Elegy for a Broken Machine
Elegy for a Broken Machine is a son’s lament for his father. It takes us from the luminous world of childhood to the fluorescent glare of operating rooms and recovery wards, and into the twilight lives of those who must go on. In one poem Phillips watches his sons play “Mercy” just as he did with his brother: hands laced, the stronger pushing the other back until he grunts for mercy, “a game we played // so many times / I finally taught my sons, // not knowing what it was, / until too late, I’d done.” Phillips documents the unsung joys of midlife, the betrayals of the human body, and his realization that as the crowd of ghosts grows, we take our places, next in line. The result is a twenty-first-century memento mori, fashioned not just from loss but also from praise, and a fierce love for the world in all its ruined splendor.
About the Author
Patrick Phillips is the author of Blood at the Root: A Racial Cleansing in America, which was named a best book of the year by the New York Times, the Boston Globe, and Smithsonian, and received an American Book Award from the Before Columbus Foundation.

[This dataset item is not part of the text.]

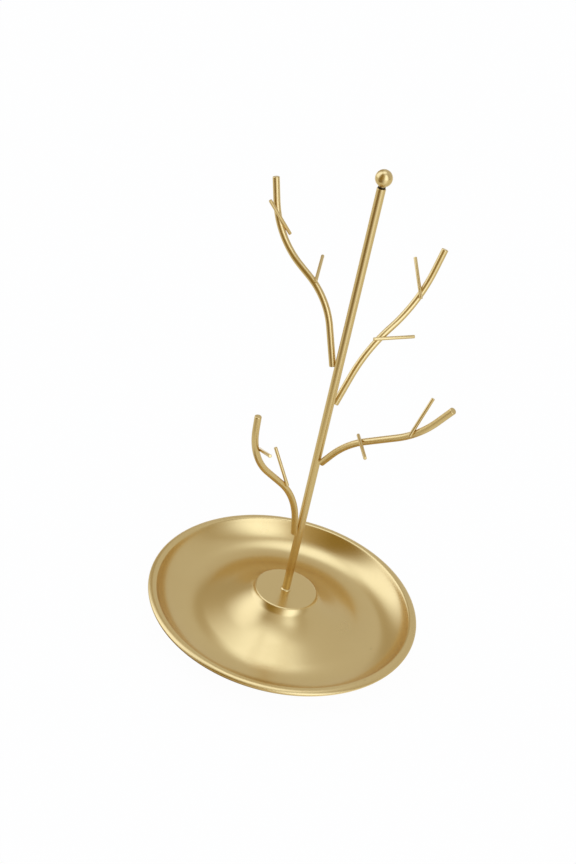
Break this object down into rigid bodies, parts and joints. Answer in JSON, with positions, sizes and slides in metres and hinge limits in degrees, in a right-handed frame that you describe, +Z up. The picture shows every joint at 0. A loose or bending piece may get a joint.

He is also the author of three poetry collections, including Elegy for a Broken Machine, which was a finalist for the National Book Award, and Chattahoochee, winner of the Kate Tufts Discovery Prize. Phillips has received fellowships from the National Endowment for the Arts, the Guggenheim Foundation, Carnegie Foundation, and a Cullman Center for Writers fellowship at the New York Public Library, a Fulbright fellowship at the University of Copenhagen, and the Lyric Poetry Award of the Poetry Society of America. He teaches writing and literature at Stanford.